Vinicius Gozzo do Idesam contou que aprendeu sobre alguns aspectos fundamentais para o sucesso da prática, como a escolha das espécies, tipo de preparo do solo e controle de gramíneas. “O ISA classifica as espécies fundamentais para o sistema como as 20+. Pretendemos elaborar uma relação de espécies como esta para Apuí. Além disso, temos intenção de adaptar técnicas de implantação e manutenção em grandes áreas como as gradagens e a semeadura mecanizada de muvuca de sementes nativas com adubação verde, tanto a lanço quanto em linhas”.

Cinquenta meses depois, fevereiro de 2016 (Foto: Junior Micolino-ISA)
Cinquenta meses depois, fevereiro de 2016 (Foto: Junior Micolino-ISA)

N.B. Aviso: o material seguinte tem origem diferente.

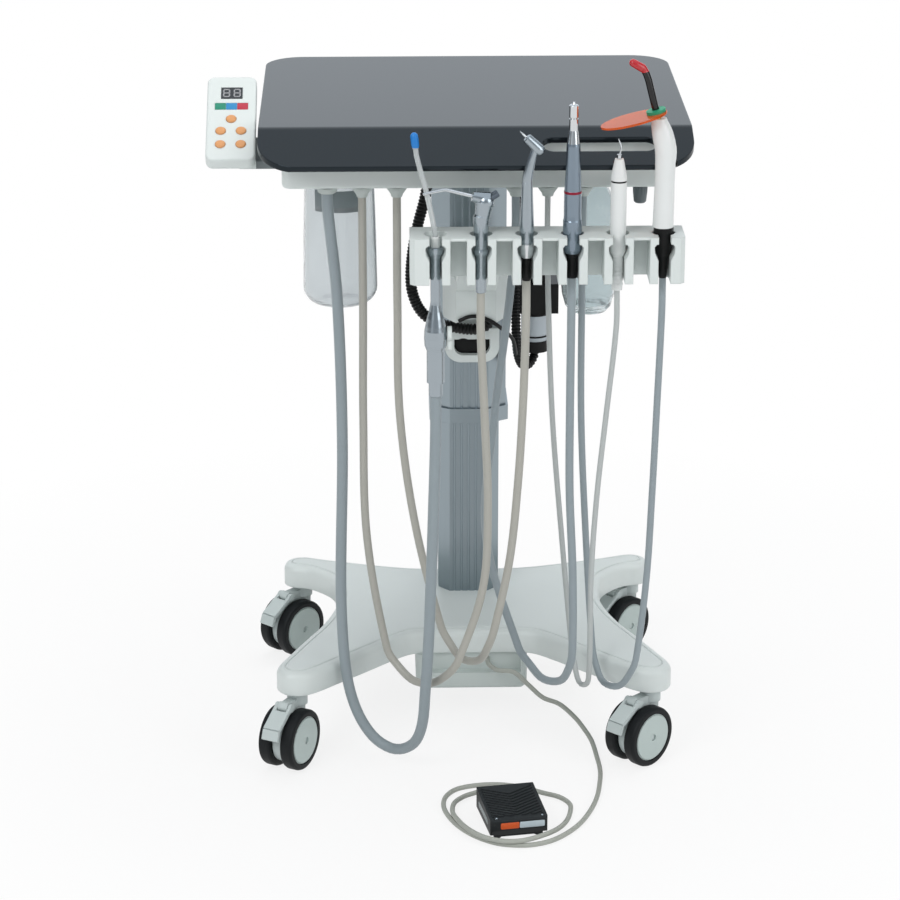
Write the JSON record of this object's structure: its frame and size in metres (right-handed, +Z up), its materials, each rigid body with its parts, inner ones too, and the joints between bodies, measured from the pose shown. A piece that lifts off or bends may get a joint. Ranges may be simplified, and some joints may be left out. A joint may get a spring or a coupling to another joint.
{
  "type": "portable dental unit",
  "caption": "Wheeled dental treatment cart: lifting column, glass tray, hanging handpieces on hoses, bottles, control panel and foot pedal.",
  "frame": {"origin": "on the floor under the middle of the outline of the cart and its pedal, without the pedal's cable", "axes": "+X to the cart's right seen from the user, +Y to the back, +Z up"},
  "size_m": [0.5566, 0.6206, 0.8846],
  "materials": {
    "white_moulding": "injection-moulded ABS, satin",
    "pale_moulding": "injection-moulded ABS, matt",
    "column_aluminium": "extruded aluminium, satin anodised",
    "spindle_steel": "turned steel",
    "caster_white": "glass-filled nylon",
    "caster_tyre": "moulded polyurethane tread on a pale nylon hub",
    "tray_glass": "toughened glass, black tint, polished",
    "display": "smoked acrylic window",
    "button_tan": "moulded silicone key",
    "gland_grey": "moulded elastomer",
    "jar_clear": "blown clear polycarbonate",
    "pet_clear": "blown clear PET",
    "knob_grey": "moulded nylon",
    "conduit_black": "corrugated conduit",
    "regulator_black": "moulded acetal head, pale bowl",
    "hose_grey": "extruded silicone hose",
    "hose_beige": "extruded silicone hose",
    "cable_grey": "PVC-sheathed cable",
    "handpiece_metal": "turned brass, satin chromed",
    "tip_clear": "clear tube",
    "lever_white": "moulded acetal",
    "tool_steel": "stainless steel, polished",
    "syringe_keys": "moulded acetal keys",
    "handpiece_white": "moulded sleeve",
    "guide_black": "sheathed glass light guide",
    "shield_orange": "orange filter plastic",
    "switch_black": "moulded switch cap",
    "pedal_black": "moulded ABS"
  },
  "bodies": {
    "stand": {"base_moulding": "white_moulding", "base_box": "pale_moulding", "column_lower": "column_aluminium", "lift_spindle": "spindle_steel", "pedal_base": "pedal_black", "pedal_cable": "cable_grey"},
    "pedal_plate": {"pedal_plate": "pedal_black"},
    "caster_front_left": {"caster_front_left": "caster_white"},
    "wheels_front_left": {"wheels_front_left": "caster_tyre"},
    "brake_front_left": {"brake_front_left": "caster_white"},
    "caster_front_right": {"caster_front_right": "caster_white"},
    "wheels_front_right": {"wheels_front_right": "caster_tyre"},
    "brake_front_right": {"brake_front_right": "caster_white"},
    "caster_rear_left": {"caster_rear_left": "caster_white"},
    "wheels_rear_left": {"wheels_rear_left": "caster_tyre"},
    "brake_rear_left": {"brake_rear_left": "caster_white"},
    "caster_rear_right": {"caster_rear_right": "caster_white"},
    "wheels_rear_right": {"wheels_rear_right": "caster_tyre"},
    "brake_rear_right": {"brake_rear_right": "caster_white"},
    "lift": {"column_upper": "column_aluminium", "casing": "white_moulding", "tray_glass": "tray_glass", "panel_body": "white_moulding", "panel_display": "display", "hose_glands": "gland_grey", "suction_bottle": "jar_clear", "water_bottle": "pet_clear", "arm_bracket": "white_moulding", "ring_handle": "white_moulding", "holder_rail": "white_moulding", "ribbed_conduit": "conduit_black", "filter_regulator": "regulator_black", "hose_suction": "hose_grey", "hose_syringe": "hose_beige", "hose_highspeed": "hose_beige", "hose_lowspeed": "hose_grey", "hose_scaler": "hose_grey", "hose_light": "hose_grey"},
    "panel_button_1": {"panel_button_1": "button_tan"},
    "panel_button_2": {"panel_button_2": "button_tan"},
    "panel_button_3": {"panel_button_3": "button_tan"},
    "panel_button_4": {"panel_button_4": "button_tan"},
    "panel_button_5": {"panel_button_5": "button_tan"},
    "flow_knob": {"flow_knob": "knob_grey"},
    "suction": {"suction_handpiece": "handpiece_metal", "suction_tip": "tip_clear"},
    "suction_lever": {"suction_lever": "lever_white"},
    "syringe": {"syringe_body": "handpiece_metal"},
    "syringe_nozzle": {"syringe_nozzle": "tool_steel"},
    "syringe_air": {"syringe_button_air": "syringe_keys"},
    "syringe_water": {"syringe_button_water": "syringe_keys"},
    "highspeed": {"highspeed_handpiece": "handpiece_metal"},
    "bur": {"highspeed_bur": "tool_steel"},
    "lowspeed": {"lowspeed_handpiece": "handpiece_metal"},
    "scaler": {"scaler_body": "handpiece_white", "scaler_tip": "tool_steel"},
    "light": {"light_body": "handpiece_white"},
    "light_guide": {"light_guide": "guide_black", "light_shield": "shield_orange"},
    "light_button": {"light_button": "switch_black"}
  },
  "joints": [
    {"name": "column_lift", "type": "slide", "parent": "stand", "child": "lift", "axis": [0, 0, 1], "range_m": [0, 0.16]},
    {"name": "swivel_front_left", "type": "hinge", "parent": "stand", "child": "caster_front_left", "pos_m": [-0.18375, -0.072, 0.085], "axis": [0, 0, 1], "continuous": true},
    {"name": "roll_front_left", "type": "hinge", "parent": "caster_front_left", "child": "wheels_front_left", "pos_m": [-0.19359, -0.08998, 0.0375], "axis": [0.8771, -0.4802, 0], "continuous": true},
    {"name": "brake_press_front_left", "type": "hinge", "parent": "caster_front_left", "child": "brake_front_left", "pos_m": [-0.19864, -0.09919, 0.081], "axis": [0.8771, -0.4802, 0], "range_deg": [0, 6]},
    {"name": "swivel_front_right", "type": "hinge", "parent": "stand", "child": "caster_front_right", "pos_m": [0.24425, -0.072, 0.085], "axis": [0, 0, 1], "continuous": true},
    {"name": "roll_front_right", "type": "hinge", "parent": "caster_front_right", "child": "wheels_front_right", "pos_m": [0.22975, -0.0865, 0.0375], "axis": [0.7071, -0.7071, 0], "continuous": true},
    {"name": "brake_press_front_right", "type": "hinge", "parent": "caster_front_right", "child": "brake_front_right", "pos_m": [0.22233, -0.09392, 0.081], "axis": [0.7071, -0.7071, 0], "range_deg": [0, 6]},
    {"name": "swivel_rear_left", "type": "hinge", "parent": "stand", "child": "caster_rear_left", "pos_m": [-0.18375, 0.273, 0.085], "axis": [0, 0, 1], "continuous": true},
    {"name": "roll_rear_left", "type": "hinge", "parent": "caster_rear_left", "child": "wheels_rear_left", "pos_m": [-0.19786, 0.25813, 0.0375], "axis": [0.7254, -0.6884, 0], "continuous": true},
    {"name": "brake_press_rear_left", "type": "hinge", "parent": "caster_rear_left", "child": "brake_rear_left", "pos_m": [-0.20509, 0.25051, 0.081], "axis": [0.7254, -0.6884, 0], "range_deg": [0, 6]},
    {"name": "swivel_rear_right", "type": "hinge", "parent": "stand", "child": "caster_rear_right", "pos_m": [0.24425, 0.273, 0.085], "axis": [0, 0, 1], "continuous": true},
    {"name": "roll_rear_right", "type": "hinge", "parent": "caster_rear_right", "child": "wheels_rear_right", "pos_m": [0.22975, 0.2585, 0.0375], "axis": [0.7071, -0.7071, 0], "continuous": true},
    {"name": "brake_press_rear_right", "type": "hinge", "parent": "caster_rear_right", "child": "brake_rear_right", "pos_m": [0.22233, 0.25108, 0.081], "axis": [0.7071, -0.7071, 0], "range_deg": [0, 6]},
    {"name": "press_panel_button_1", "type": "slide", "parent": "lift", "child": "panel_button_1", "axis": [0, 0.5299, -0.848], "range_m": [0, 0.001], "stiffness_N_per_m": 900, "springref_m": -0.0005},
    {"name": "press_panel_button_2", "type": "slide", "parent": "lift", "child": "panel_button_2", "axis": [0, 0.5299, -0.848], "range_m": [0, 0.001], "stiffness_N_per_m": 900, "springref_m": -0.0005},
    {"name": "press_panel_button_3", "type": "slide", "parent": "lift", "child": "panel_button_3", "axis": [0, 0.5299, -0.848], "range_m": [0, 0.001], "stiffness_N_per_m": 900, "springref_m": -0.0005},
    {"name": "press_panel_button_4", "type": "slide", "parent": "lift", "child": "panel_button_4", "axis": [0, 0.5299, -0.848], "range_m": [0, 0.001], "stiffness_N_per_m": 900, "springref_m": -0.0005},
    {"name": "press_panel_button_5", "type": "slide", "parent": "lift", "child": "panel_button_5", "axis": [0, 0.5299, -0.848], "range_m": [0, 0.001], "stiffness_N_per_m": 900, "springref_m": -0.0005},
    {"name": "turn_flow_knob", "type": "hinge", "parent": "lift", "child": "flow_knob", "pos_m": [0.22125, -0.049, 0.71], "axis": [0, 0, 1], "range_deg": [0, 270]},
    {"name": "lift_out_suction", "type": "slide", "parent": "lift", "child": "suction", "axis": [0, 0, 1], "range_m": [0, 0.018]},
    {"name": "lift_out_syringe", "type": "slide", "parent": "lift", "child": "syringe", "axis": [0, 0, 1], "range_m": [0, 0.06]},
    {"name": "lift_out_highspeed", "type": "slide", "parent": "lift", "child": "highspeed", "axis": [0, 0, 1], "range_m": [0, 0.06]},
    {"name": "lift_out_lowspeed", "type": "slide", "parent": "lift", "child": "lowspeed", "axis": [0, 0, 1], "range_m": [0, 0.06]},
    {"name": "lift_out_scaler", "type": "slide", "parent": "lift", "child": "scaler", "axis": [0, 0, 1], "range_m": [0, 0.015]},
    {"name": "lift_out_light", "type": "slide", "parent": "lift", "child": "light", "axis": [0, 0, 1], "range_m": [0, 0.06]},
    {"name": "turn_suction_valve", "type": "hinge", "parent": "suction", "child": "suction_lever", "pos_m": [-0.00325, -0.149, 0.567], "axis": [1, 0, 0], "range_deg": [-90, 0]},
    {"name": "turn_syringe_nozzle", "type": "hinge", "parent": "syringe", "child": "syringe_nozzle", "pos_m": [0.02831, -0.14984, 0.7279], "axis": [-0.9525, -0.1339, 0.2737], "range_deg": [0, 180]},
    {"name": "press_syringe_air", "type": "slide", "parent": "syringe", "child": "syringe_air", "axis": [-0.8576, -0.1205, -0.5], "range_m": [0, 0.001], "stiffness_N_per_m": 600, "springref_m": -0.0005},
    {"name": "press_syringe_water", "type": "slide", "parent": "syringe", "child": "syringe_water", "axis": [-0.8576, -0.1205, -0.5], "range_m": [0, 0.001], "stiffness_N_per_m": 600, "springref_m": -0.0005},
    {"name": "spin_bur", "type": "hinge", "parent": "highspeed", "child": "bur", "pos_m": [0.08465, -0.149, 0.7957], "axis": [0.7169, 0, -0.6972], "continuous": true},
    {"name": "turn_light_guide", "type": "hinge", "parent": "light", "child": "light_guide", "pos_m": [0.23205, -0.149, 0.812], "axis": [-0.2463, 0, 0.9692], "range_deg": [-120, 120]},
    {"name": "press_light_button", "type": "slide", "parent": "light", "child": "light_button", "axis": [-1, 0, 0], "range_m": [0, 0.0008], "stiffness_N_per_m": 600, "springref_m": -0.0005},
    {"name": "press_pedal", "type": "hinge", "parent": "stand", "child": "pedal_plate", "pos_m": [0.06285, -0.21952, 0.01], "axis": [0.9848, 0.1736, 0], "range_deg": [0, 2.5], "stiffness_Nm_per_rad": 6, "springref_deg": -5.73}
  ]
}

Para Alexandre Bonesso, do ICMBio, as conversas, os vídeos que foram apresentados e os resultados no campo proporcionaram maior conhecimento da técnica que irá levar para o Parque da Chapada dos Veadeiros. “Foi uma grande experiência ter vindo aqui e esperamos que esse tipo de iniciativa se espalhe para o Brasil inteiro”.

De fato, as experiências bem sucedidas de restauração ecológica promovidas pelo ISA e parceiros da Campanha Y Ikatu Xingu podem servir de inspiração e ser implantadas em outras regiões do Brasil contribuindo para alcançar uma das metas que estão no Acordo do Clima, aprovado em Paris, em dezembro de 2015, durante a COP-21. Entre essas metas também chamadas Contribuições Nacionais (INDCs), assumidas pelo governo brasileiro e divulgadas durante a Conferência da ONU de Desenvolvimento Sustentável, em Nova York, em setembro de 2015, figuram a restauração e o reflorestamento de 12 milhões de hectares, a recuperação de 15 milhões de hectares de pastagens degradadas e a integração de 5 milhões de hectares de lavoura-pecuária-florestas até 2030.